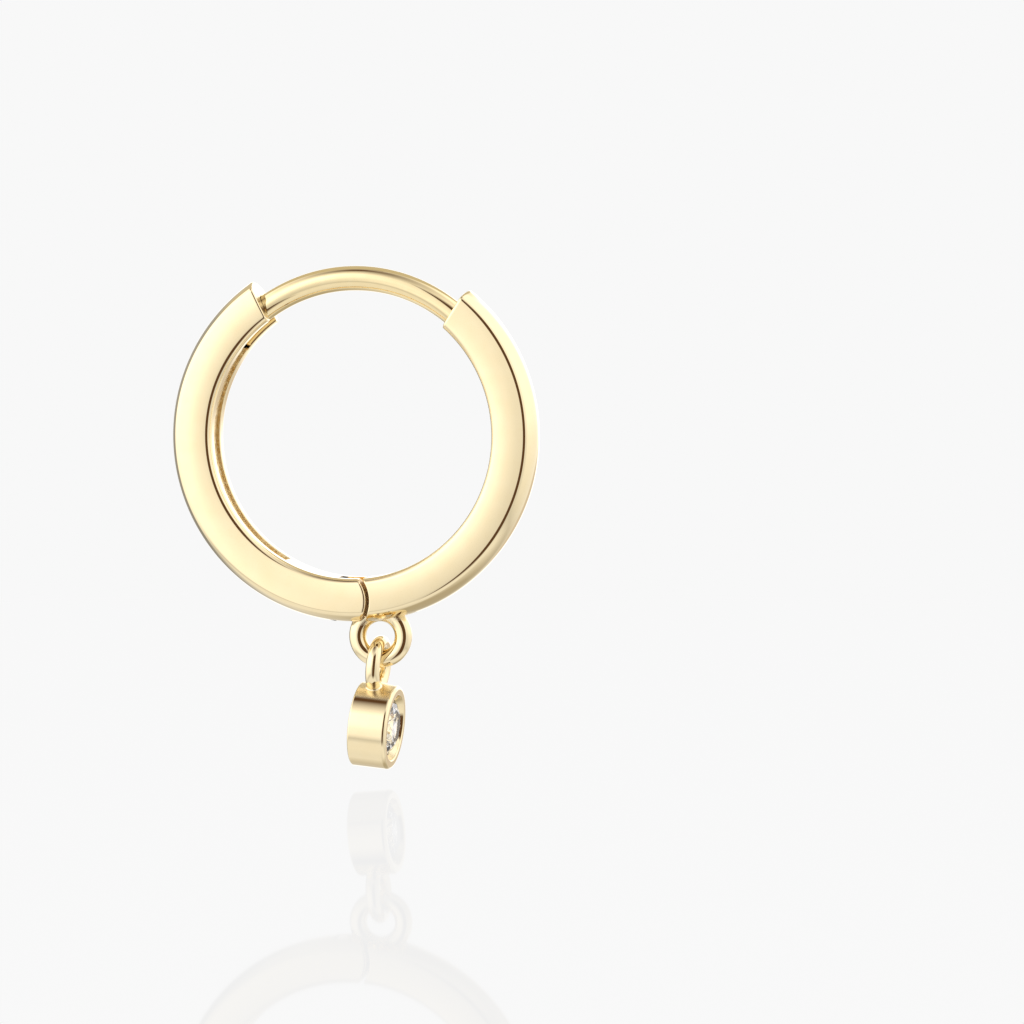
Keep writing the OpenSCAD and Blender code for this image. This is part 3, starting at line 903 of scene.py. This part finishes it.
# %% Tent of light round the earring
world = bpy.data.worlds.new("tent")
bpy.context.scene.world = world
world.use_nodes = True
tree = world.node_tree
tree.nodes.clear()
output = tree.nodes.new("ShaderNodeOutputWorld")
ray = add_node(tree, "ShaderNodeTexCoord")
axes = add_node(tree, "ShaderNodeSeparateXYZ", links={0: ray.outputs["Generated"]})
toward = add_node(tree, "ShaderNodeMath", {"operation": "MULTIPLY", 1: -1.0}, {0: axes.outputs["Y"]})
round_it = add_node(tree, "ShaderNodeMath", {"operation": "ARCTAN2"},
                    {0: axes.outputs["X"], 1: toward.outputs[0]})
turn_share = add_node(tree, "ShaderNodeMapRange", {"From Min": -math.pi, "From Max": math.pi},
                      {"Value": round_it.outputs[0]})
up = add_node(tree, "ShaderNodeMath", {"operation": "ARCSINE"}, {0: axes.outputs["Z"]})
up_share = add_node(tree, "ShaderNodeMapRange", {"From Min": -math.pi / 2, "From Max": math.pi / 2},
                    {"Value": up.outputs[0]})
DARK = (0.115, 0.06, 0.03)
LOW_TAN, LEVEL_TAN, HIGH_TAN = (0.5, 0.46, 0.38), (0.72, 0.64, 0.55), (0.66, 0.6, 0.46)
LOW_FROM, LOW_FULL = -20, -32
HALF = 0.5


def ramp(source, stops, low, high):
    """A colour ramp over an angle in degrees. Levels above one are halved here and doubled by the light."""
    made = add_node(tree, "ShaderNodeValToRGB", links={0: source})
    elements = made.color_ramp.elements
    for index, (angle, level) in enumerate(stops):
        share = (angle - low) / (high - low)
        stop_at = elements[index] if index < 2 else elements.new(share)
        stop_at.position = share
        stop_at.color = tuple(HALF * v for v in (level if isinstance(level, tuple) else (level,) * 3)) + (1,)
    return made.outputs["Color"]


sides = ramp(turn_share.outputs[0], [
    (-180, 1.5), (-160, 1.5), (-152, 0.36), (-125, 0.32), (-113, 1.0), (-95, 1.35), (-60, 1.45), (-27, 1.42),
    (-20, 1.35), (-11, 1.06), (-3, 0.9), (2, 0.86), (51, 1.0), (66, 0.9), (93, 1.1), (110, 1.12), (140, 1.08),
    (150, 1.1), (160, 1.5)], -180, 180)


def over(base, top, mask):
    """Lay one part of the tent over another."""
    made = add_node(tree, "ShaderNodeMix", {"data_type": "RGBA"}, {0: mask, 6: base})
    if isinstance(top, tuple):
        made.inputs[7].default_value = tuple(HALF * v for v in top) + (1,)
    else:
        tree.links.new(top, made.inputs[7])
    return made.outputs[2]


def patch(turn, rise, wide, core):
    """A soft round mask about a direction: full within the core, gone past its width, all in degrees."""
    turn, rise = math.radians(turn), math.radians(rise)
    middle = (math.sin(turn) * math.cos(rise), -math.cos(turn) * math.cos(rise), math.sin(rise))
    cosine = add_node(tree, "ShaderNodeVectorMath", {"operation": "DOT_PRODUCT", 1: middle},
                      {0: ray.outputs["Generated"]})
    off = add_node(tree, "ShaderNodeMath", {"operation": "ARCCOSINE"}, {0: cosine.outputs["Value"]})
    mask = add_node(tree, "ShaderNodeMapRange",
                    {"From Min": math.radians(wide), "From Max": math.radians(core)},
                    {"Value": off.outputs[0]})
    return mask.outputs[0]


low_part = ramp(up_share.outputs[0], [
    (-90, 0.78), (-75, 0.9), (-60, 0.97), (-42, 0.97), (-31, 0.7), (-22, 0.85)], -90, 90)
low_mask = add_node(tree, "ShaderNodeMapRange",
                    {"From Min": (90 + LOW_FROM) / 180, "From Max": (90 + LOW_FULL) / 180},
                    {"Value": up_share.outputs[0]})
heights = ramp(up_share.outputs[0], [(-22, 0.85), (-4, 1.0), (5, 1.15), (15, 1.22), (40, 1.25)], -90, 90)
lit = add_node(tree, "ShaderNodeVectorMath", {"operation": "MULTIPLY"}, {0: sides, 1: heights})
lit = add_node(tree, "ShaderNodeVectorMath", {"operation": "SCALE", "Scale": 1 / HALF}, {0: lit.outputs[0]})
tent = over(lit.outputs[0], low_part, low_mask.outputs[0])
tent = over(tent, LOW_TAN, patch(170, -51, 38, 14))
cloth_turn = ramp(turn_share.outputs[0], [(4, 0.0), (7, 2.0), (44, 2.0), (50, 0.0)], -180, 180)
cloth_rise = ramp(up_share.outputs[0], [(-50, 0.0), (-36, 2.0), (36, 2.0), (50, 0.0)], -90, 90)
cloth = add_node(tree, "ShaderNodeVectorMath", {"operation": "MULTIPLY"}, {0: cloth_turn, 1: cloth_rise})
tent = over(tent, DARK, cloth.outputs[0])
tent = over(tent, LEVEL_TAN, patch(162, -14, 14, 8))
tent = over(tent, DARK, patch(-40, 74, 42, 3))
tent = over(tent, HIGH_TAN, patch(200, 51, 36, 31))
seen = add_node(tree, "ShaderNodeLightPath")
tent_light = add_node(tree, "ShaderNodeBackground", {"Strength": 1 / HALF}, {"Color": tent})
backdrop = add_node(tree, "ShaderNodeBackground", {"Color": WHITE, "Strength": 1.0})
mixed = add_node(tree, "ShaderNodeMixShader", links={0: seen.outputs["Is Camera Ray"],
                                                     1: tent_light.outputs[0], 2: backdrop.outputs[0]})
tree.links.new(mixed.outputs[0], output.inputs["Surface"])
bpy.context.scene.view_settings.view_transform = "Standard"

# %% [markdown]
# ## Camera
# The photograph was taken from about a hand's width away, with the camera a little to the right of the
# hoop's side and level with it. The hoop stands left of the middle of the picture, so the camera looks past
# it on the right. A hundred-millimetre lens gives thirty pixels to the millimetre at that distance.

# %% Camera
AZIMUTH, ELEVATION, DISTANCE = 12.5, 0.7, 96.0
FOCAL, SENSOR = 101.25, 36
PIXELS = 1024
HOOP_PX = (355.0, 435.9)
focal_px = FOCAL / SENSOR * PIXELS
bpy.ops.object.select_all(action="DESELECT")
bpy.ops.object.camera_add()
camera = bpy.context.object
camera.data.lens = FOCAL
camera.data.sensor_width = SENSOR
camera.data.clip_start = 0.001
camera.data.clip_end = 10
a, e = math.radians(AZIMUTH), math.radians(ELEVATION)
camera.location = (HOOP_CENTRE + DISTANCE * Vector((math.sin(a) * math.cos(e), -math.cos(a) * math.cos(e),
                                                    math.sin(e)))) * MM
yaw = math.atan((PIXELS / 2 - HOOP_PX[0]) / focal_px)
pitch = math.atan((PIXELS / 2 - HOOP_PX[1]) / focal_px)
camera.rotation_euler = (math.pi / 2 - e - pitch, 0, a - yaw)
bpy.context.scene.camera = camera
print("camera in mm", [round(v / MM, 1) for v in camera.location])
====
## GIVEN INSTRUCTION
Every line containing the string "scene" must be listed.

## ANSWER TO THIS PROBLEM
Keep writing the OpenSCAD and Blender code for this image. This is part 3, starting at line 903 of scene.py. This part finishes it.
bpy.context.scene.world = world
bpy.context.scene.view_settings.view_transform = "Standard"
bpy.context.scene.camera = camera